En réalité, explique M. Sène, la différence se situe au niveau du prix de revient de la volaille. Car les producteurs marocains bénéficient d’une subvention de la part de leur gouvernement. ‘’Or, au Sénégal, ce que le gouvernement a fait de grandiose, c’est la fermeture des frontières. Mais jusqu’à présent, les aviculteurs n’ont pas encore bénéficié d’un appui de l’Etat. Les intrants coûtent cher. Ce qui influe sur le prix de revient. Si ce dernier est cher, le prix de vente le sera forcément. Si l’Etat avait fait en sorte que le prix de revient soit plus abordable pour nous, nous pourrions baisser le prix de vente des poulets. Mais également produire en quantité’’, a-t-il fait savoir.

Hormis la subvention, il y a le système de commercialisation qui pose problème au Sénégal. En effet, souligne-t-il, il arrive des moments de l’année où il y a une surproduction de volaille. Dès lors, il préconise que le ministre de l’Elevage discute avec son collègue du Commerce afin de voir comment baisser les prix.

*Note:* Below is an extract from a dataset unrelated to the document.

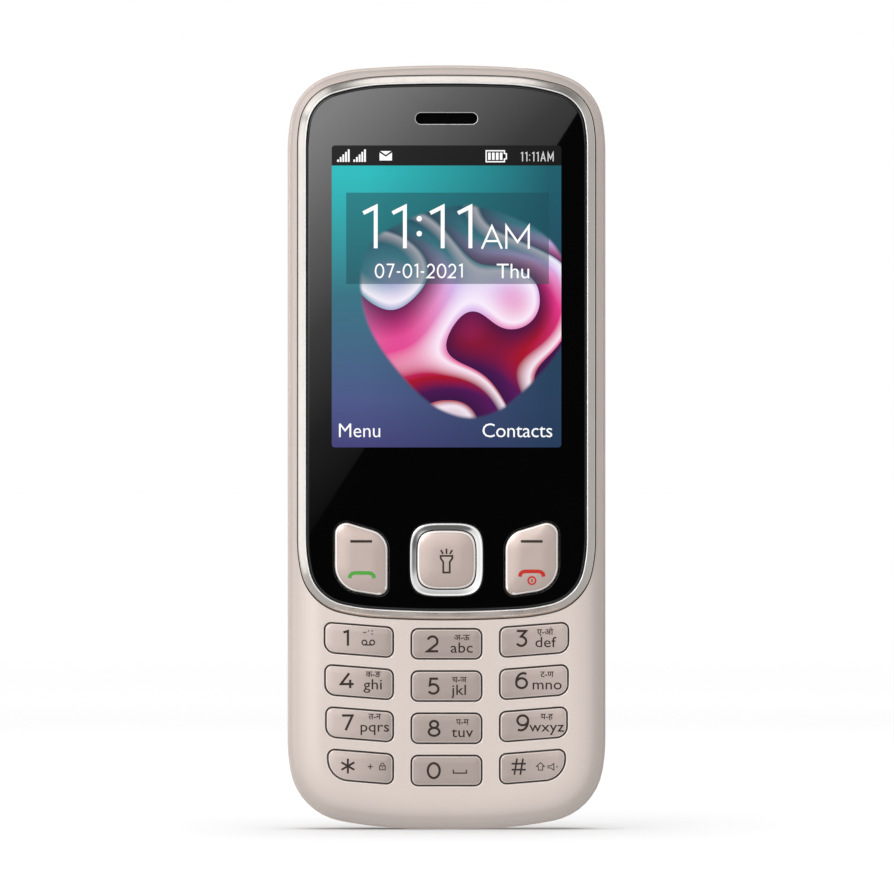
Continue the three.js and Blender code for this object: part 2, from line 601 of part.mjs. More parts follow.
// ---------------------------------------------------------------------------------------------------------------
// Board and what it carries
// ---------------------------------------------------------------------------------------------------------------
// Its upper corners are cut away square, and its lower edges are notched, to clear the screw bosses.
function mainBoard() {
  const sheet = plate(outline(BODY, 4), BOARD_FRONT, BOARD_BACK);
  const clearance = BOSS_RADIUS + 0.7;
  const cuts = SCREWS.map(({ x, z }) => {
    if (z < HEIGHT / 2) return bar("y", [x, 0, z], -3, 1, clearance, 10);
    const inner = Math.abs(x) - clearance;
    return block(x < 0 ? [-WIDTH, -inner] : [inner, WIDTH], [-3, 1], [z - clearance, HEIGHT]);
  });
  return cut(sheet, ...cuts);
}

// A pressed can, open towards the board.
function shieldCan(x, z, width, height) {
  const [front, back] = [BOARD_BACK + 0.05, BAY_FLOOR - 0.75];
  const skin = 0.2;
  return cut(
    plate(rounded(rectangle(x, z, width, height, 0.6)), front, back),
    plate(rounded(rectangle(x, z, width - 2 * skin, height - 2 * skin, 0.4)), front - 1, back - skin),
  );
}

// A card cage: a low metal cover with an open mouth and a cut-out for the contacts.
function cardHolder({ x, z, width, height }) {
  const [front, back] = [BOARD_BACK + 0.05, BAY_FLOOR - 0.7];
  const w = width - 0.6;
  const body = plate(rounded(rectangle(x, z, w, height - 0.6, 0.5)), front, back);
  const slit = block([x - w / 2 + 0.8, x + w / 2 - 0.8], [front + 0.3, back - 0.25], [z - height, z + height / 2 - 1.6]);
  const view = plate(rounded(rectangle(x, z + 1, w * 0.5, height * 0.45, 0.8)), back - 0.4, back + 1);
  return cut(body, slit, view);
}

function usbSocket() {
  const [front, back] = [BOARD_BACK + 0.05, BOARD_BACK + 0.05 + USB.height];
  const [low, high] = [USB.mouth, USB.mouth + USB.depth];
  const [x0, x1] = [USB.x - USB.width / 2, USB.x + USB.width / 2];
  const tongue = block([x0 + 1.4, x1 - 1.4], [front + 1, front + 1.7], [low + 0.7, high - 1]);
  return join(
    cut(block([x0, x1], [front, back], [low, high]), block([x0 + 0.35, x1 - 0.35], [front + 0.35, back - 0.35], [low - 1, high - 1.2])),
    tongue.add(block([x0 + 1.4, x1 - 1.4], [front + 1, front + 1.7], [high - 1.6, high - 0.6])),
  );
}

function headphoneJack() {
  const top = HEIGHT - SHELL_WALL - 1;
  const shoulder = top - 3;
  const body = block([JACK.x - 3, JACK.x + 3], [BOARD_BACK + 0.05, JACK.y + 2.2], [top - JACK.length, shoulder]);
  const nose = bar("z", [JACK.x, JACK.y, 0], shoulder - 0.5, top, JACK.barrel - 0.2, 18);
  return cut(join(body, nose), bar("z", [JACK.x, JACK.y, 0], top - JACK.length + 1.4, HEIGHT, JACK.bore, 16));
}

function torchLens() {
  const top = HEIGHT - SHELL_WALL - 0.35;
  return join(
    bar("z", [0, TORCH.y, 0], top - 2.2, top, TORCH.radius, 16),
    bar("z", [0, TORCH.y, 0], top - 2.2, top - 1.6, TORCH.radius + 0.6, 16).intersect(
      block([-3, 3], [BOARD_BACK + 0.1, 3.2], [100, HEIGHT]),
    ),
  );
}

function cameraModule() {
  const [x, z] = [CAMERA.x, CAMERA.z];
  const box = block([x - 3.6, x + 3.6], [BOARD_BACK + 0.05, 3.8], [z - 3.6, z + 3.6]);
  const barrel = bar("y", [x, 0, z], 3.6, 5.3, CAMERA.barrel, 20);
  return cut(join(box, barrel), bar("y", [x, 0, z], 4.7, 6, 1.4, 16));
}

function loudspeaker() {
  const shape = rounded(rectangle(SPEAKER.x, SPEAKER.z, SPEAKER.width, SPEAKER.height, 2.4));
  const frame = plate(shape, BOARD_BACK + 0.6, 4.1);
  return cut(frame, plate(rounded(rectangle(SPEAKER.x, SPEAKER.z, 11.4, 7.6, 1.8)), 3.3, 5));
}

function vibrationMotor() {
  return join(
    bar("x", [0, MOTOR.y, MOTOR.z], MOTOR.from, MOTOR.to, MOTOR.radius, 18),
    bar("x", [0, MOTOR.y, MOTOR.z], MOTOR.to - 0.5, MOTOR.to + 0.5, 0.8, 12),
  );
}

// The eccentric weight on the motor's shaft: a sector that hangs below the shaft, with its hub.
function motorWeight() {
  const [from, to] = [MOTOR.to + 0.8, MOTOR.to + 3.8];
  const sector = bar("x", [0, MOTOR.y, MOTOR.z], from, to, MOTOR.radius + 0.1, 24);
  const lower = block([from - 1, to + 1], [MOTOR.y - 4, MOTOR.y + 4], [MOTOR.z - 4, MOTOR.z]);
  return join(sector.intersect(lower), bar("x", [0, MOTOR.y, MOTOR.z], from, to, 0.8, 12));
}

function microphone() {
  return bar("y", [MICROPHONE.x, 0, MICROPHONE.z], BOARD_BACK + 0.05, BOARD_BACK + 1.5, 2, 16);
}

// Three sprung blades in a moulded block, which press on the battery's end.
function batteryContacts() {
  const { width, bottom, top, rear } = CONTACTS;
  const blades = [-3, 0, 3].map((x) =>
    block([x - 0.5, x + 0.5], [2.4, 4.2], [bottom - 0.55, bottom + 0.3]),
  );
  return join(block([-width / 2, width / 2], [BOARD_BACK + 0.05, rear], [bottom, top]), ...blades);
}

function antennaCarrier() {
  const base = plate(rounded(rectangle(2, 12.6, 26, 7, 1.5)), 1.6, 4);
  return cut(base, plate(rounded(rectangle(2, 12.6, 20, 2.4, 1)), 3.4, 5));
}

function housingScrew({ x, z }) {
  const head = plate(disc(x, z, SCREW_HEAD, 10), SCREW_HEAD_FRONT + 0.1, SCREW_HEAD_FRONT + 1.1, {
    inset: 0.25,
    depth: 0.25,
    steps: 1,
  });
  const shank = bar("y", [x, 0, z], BOARD_FRONT - 1.2, SCREW_HEAD_FRONT + 0.4, SCREW_SHANK, 6);
  const cross = [[0.75, 0.18], [0.18, 0.75]].map(([w, h]) =>
    block([x - w, x + w], [SCREW_HEAD_FRONT + 0.7, 4], [z - h, z + h]),
  );
  return cut(join(head, shank), ...cross);
}

// ---------------------------------------------------------------------------------------------------------------
// Battery and the pieces on the cover
// ---------------------------------------------------------------------------------------------------------------
const BATTERY = { width: 42, bottom: 21.4, top: 80.7, front: BAY_FLOOR + 0.1, back: CHASSIS_REAR };

function battery() {
  const { width, bottom, top, front, back } = BATTERY;
  const shape = rounded(rectangle(0, (bottom + top) / 2, width, top - bottom, 1.2));
  const pads = [-3, 0, 3].map((x) => block([x - 1, x + 1], [front + 0.6, back - 0.7], [top - 0.35, top + 1]));
  return cut(plate(shape, front, back, { inset: 0.6, depth: 0.6, steps: 2 }), ...pads);
}

function cameraWindow() {
  return plate(disc(CAMERA.x, CAMERA.z, CAMERA.window, 24), REAR - 0.85, REAR - 0.05, {
    inset: 0.2,
    depth: 0.2,
    steps: 1,
  });
}

function speakerMesh() {
  return plate(rounded(rectangle(SPEAKER.x, SPEAKER.z, 12, 8.6, 0.6)), COVER_INSIDE - 0.25, COVER_INSIDE - 0.1);
}

// ---------------------------------------------------------------------------------------------------------------
// Assembly
// ---------------------------------------------------------------------------------------------------------------
add("front_housing", frontHousing(), "rosePaint");
add("bezel_ring", bezelRing(), "trim");
add("window_lens", windowLens(), "window");
add("rear_chassis", rearChassis(), "blackPlastic");
add("battery_cover", batteryCover(), "rosePaint");
add("camera_window", cameraWindow(), "clear");
add("speaker_mesh", speakerMesh(), "steel");
add("battery", battery(), "batteryWrap");

keypad.forEach(({ name, opening }) => add(name, keypadKey(opening), "keyPaint"));
add("left_function_key", functionKey(leftFunctionKey), "rosePaint");
add("right_function_key", functionKey(rightFunctionKey), "rosePaint");
add("nav_ring", fourWayRing(), "chrome");
add("nav_ring_base", fourWayBase(), "blackPlastic");
add("centre_key", centreKey(), "rosePaint");
add("keypad_mat", keypadMat(), "silicone");
add("dome_sheet", domeSheet(), "steel");

add("display_panel", displayPanel(), "display");
add("display_frame", displayFrame(), "steel");
add("display_flex", displayFlex(), "gold");
add("earpiece_speaker", earpieceSpeaker(), "blackPlastic");
add("earpiece_mesh", plate(rounded(rectangle(0, EARPIECE.z, 10.8, 2.6, 0.6)), WINDOW_BACK + 0.05, WINDOW_BACK + 0.2), "steel");

add("main_board", mainBoard(), "board");
add("shield_can_radio", shieldCan(-14.4, 33, 12, 22), "steel");
add("shield_can_power", shieldCan(14.4, 33, 12, 22), "steel");
add("sim_holder_left", cardHolder({ ...SIM, x: -SIM.x }), "steel");
add("sim_holder_right", cardHolder(SIM), "steel");
add("memory_card_holder", cardHolder(CARD), "steel");
add("micro_usb_socket", usbSocket(), "steel");
add("headphone_jack", headphoneJack(), "blackPlastic");
add("torch_led", block([-1.6, 1.6], [BOARD_BACK + 0.05, 2.6], [HEIGHT - 6.2, HEIGHT - 4.4]), "display");
add("torch_lens", torchLens(), "clear");
add("camera_module", cameraModule(), "blackPlastic");
add("loudspeaker", loudspeaker(), "blackPlastic");
add("vibration_motor", vibrationMotor(), "steel");
add("motor_weight", motorWeight(), "steel");
add("microphone", microphone(), "steel");
add("battery_contacts", batteryContacts(), "gold");
add("antenna_carrier", antennaCarrier(), "blackPlastic");
SCREWS.forEach((screw) => add(screw.name, housingScrew(screw), "steel"));

export default phone;
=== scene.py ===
"""The look of the candy-bar phone: fine shells, keys with printed legends, a lit display, and the studio round it."""
import math

import bmesh
import bpy
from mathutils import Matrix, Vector
from mathutils.bvhtree import BVHTree

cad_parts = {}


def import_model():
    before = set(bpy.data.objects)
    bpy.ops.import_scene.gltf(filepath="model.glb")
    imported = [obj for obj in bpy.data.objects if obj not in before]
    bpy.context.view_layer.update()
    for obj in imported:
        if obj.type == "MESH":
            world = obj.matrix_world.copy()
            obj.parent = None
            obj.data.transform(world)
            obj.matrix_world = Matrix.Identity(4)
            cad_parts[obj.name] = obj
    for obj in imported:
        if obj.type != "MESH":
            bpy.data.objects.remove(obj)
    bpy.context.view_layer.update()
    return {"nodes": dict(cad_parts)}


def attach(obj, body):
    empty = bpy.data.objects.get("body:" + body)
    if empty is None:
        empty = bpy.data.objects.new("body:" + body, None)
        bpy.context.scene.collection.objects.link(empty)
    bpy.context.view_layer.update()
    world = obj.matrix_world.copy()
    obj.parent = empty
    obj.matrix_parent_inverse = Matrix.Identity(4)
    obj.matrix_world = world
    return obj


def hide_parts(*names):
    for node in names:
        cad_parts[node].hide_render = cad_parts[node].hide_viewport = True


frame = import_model()
scene = bpy.context.scene
MM = 0.001

# --- Sizes in millimetres, the same as the frame's ---
HEIGHT = 123.0
BODY = dict(half=25.6, top=HEIGHT, bottom=0.0, foot=4.0,
            upper=(4.5, [(19.3, 19), (9, 56.5), (31, 10)]), lower=(11.2, [(10, 68.7), (30, 10.1)]))
WINDOW = dict(half=22.53, top=119.86, bottom=35.15, foot=0.0,
              upper=(2.1, [(34, 14.2), (6.1, 63.2), (21, 10.5)]),
              lower=(3.5, [(30.6, 10.3), (7, 63.6), (23.8, 12.6)]))
ARC_STEPS = (6, 8, 18, 5)

FACE, FACE_BACK = -5.5, -4.3
PARTING = -1.0
PARTING_STEP = 0.45
SHELL_WALL = 1.2
RING_LIP, RING_FOOT, RING_BACK = -6.5, -5.3, -3.9
RING_WIDTH = 1.38
LENS_FRONT, LENS_BACK = -6.4, -5.2
REAR = 7.0

KEY_TOP, KEY_BACK = -5.8, -3.6
KEY_GAP = 0.25
KEY_ROWS, KEY_PITCH, LOWEST_ROW = 4, 6.79, 9.5
KEY_HEIGHT, MIDDLE_KEY_WIDTH = 5.06, 11.54
SIDE_KEY_INNER, SIDE_KEY_OUTER = 8.45, (19.72, 19.65, 19.5, 19.2)
SIDE_KEY_RISE, SIDE_KEY_SLANT = 0.63, 0.87
KEY_CORNER, OUTER_LOWER_CORNER = 1.2, (1.9, 1.9, 1.9, 3.6)
KEY_NAMES = (("key_1", "key_2", "key_3"), ("key_4", "key_5", "key_6"),
             ("key_7", "key_8", "key_9"), ("key_star", "key_0", "key_hash"))

PAD_Z = 43.4
PAD_HALF, CENTRE_HALF, PAD_CLEARANCE = 5.88, 4.7, 0.2
SQUIRCLE_POWER = 4
FUNCTION_KEY_X = 13.7
FUNCTION_KEY_TOP, CENTRE_KEY_TOP, BIG_KEY_BACK = -6.85, -6.9, -3.3
CROWN_CORNER = 1.4  # the smallest corner radius on a function key's crown
CROWN_STEPS = 6
FOUR_WAY_FRONT, FOUR_WAY_BACK = -7.0, -5.1
FUNCTION_KEY_CORNERS = ((-4.26, 6.46, 1.87), (4.26, 3.89, 3.4), (4.26, -6.12, 1.5), (-4.26, -4.8, 4.3))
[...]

L’arrivée du Français Doux et du Marocain Zalar annoncée

Aujourd’hui, cette baisse des prix sera une réalité qui va s’imposer aux aviculteurs sénégalais, quel que soit le soutien des autorités.  Si l’on en croit M. Sène, l’arrivée des géants comme le groupe français Doux et le Marocain Zalar est annoncée. ‘’L’Etat n’a pas interdit aux privés des autres pays de s’installer au Sénégal pour développer leurs activités. Nous avons aussi des informations concernant l’arrivée prochaine du groupe français Doux spécialisé dans l’aviculture. Il compte s’installer à Sandiara. De même que le Marocain Zalar Holding. Ces groupes sont puissants, ils n’ont pas besoin de financement ou d’aide pour faire marcher leur business. Ils ne cherchent même pas à nous concurrencer. S’ils s’installent, c’est sûr qu’ils vont nous écraser’’, se préoccupe M. Sène.

Quant au président de la Fédération des acteurs de la filière avicole, Serge Sadio, il ne se plaint pas du soutien du gouvernement. Il demande tout de même de nouvelles mesures avant l’ouverture des frontières. ‘’Nous pouvons satisfaire non seulement la demande locale, mais nous pouvons penser à l’exportation. Si on arrive à bénéficier d’une baisse sur le prix de l’aliment et du poussin, on n’aura pas peur de faire face à la concurrence’’, a-t-il ajouté. Les défis auxquels font face les acteurs, sont, d’après M. Sadio, liés à la modernisation de l’élevage et à l’accessibilité des produits à tous les Sénégalais. ‘’On est à 4,5 kg par Sénégalais et par an. Nous voulons passer à 10 kg par an. C’est très positif et c’est quelque chose qu’on peut faire, si le gouvernement continue à nous soutenir. La production nationale est estimée à 40 000 millions de poulets par an. Or, en 2005, on était à 7 millions. Ce qui veut dire qu’on a fait du bon travail’’, s’est-il réjoui. Concernant le prix de revient, M. Sadio a fait savoir que leurs coûts de production avoisinent les 1 500 ou 1 700 F Cfa par poulet, et le poussin coûte 500 F Cfa.

L’Ascosen en faveur du blocus

Si les aviculteurs ne s’opposent pas totalement à une probable réouverture des frontières, c’est tout le contraire de l’Association nationale des consommateurs du Sénégal (Ascosen). Son président Momar Ndao a rappelé qu’ils se sont battus pour la fermeture des frontières, afin de protéger les consommateurs. Il demande donc que la mesure soit maintenue. ‘’Nous pensons qu’il est extrêmement important de protéger la production locale, à chaque fois que de besoin. S’il y a suffisamment d’offre locale, pourquoi la fragiliser ?’’, se demande-t-il en guise de  réprobation.

M. Ndao fait remarquer  d’ailleurs que la production sénégalaise ‘’s’est beaucoup améliorée’’ par rapport à la qualité et d’autres critères. ‘’C’est beaucoup plus sécuritaire que les poulets importés dont la qualité n’est pas garantie. Aujourd’hui, l’Union européenne autorise d’engraisser les poulets avec de l’Adn de porc. Or, nous sommes un pays majoritairement musulman. Si, au niveau international, il y a des normes contraires à nos valeurs, il faut les prendre en considération’’, a-t-il poursuivi.

Pour le président de l’Ascosen, cette mesure menace non seulement l’économie nationale, mais il n’y a pas de garanties par rapport à la qualité.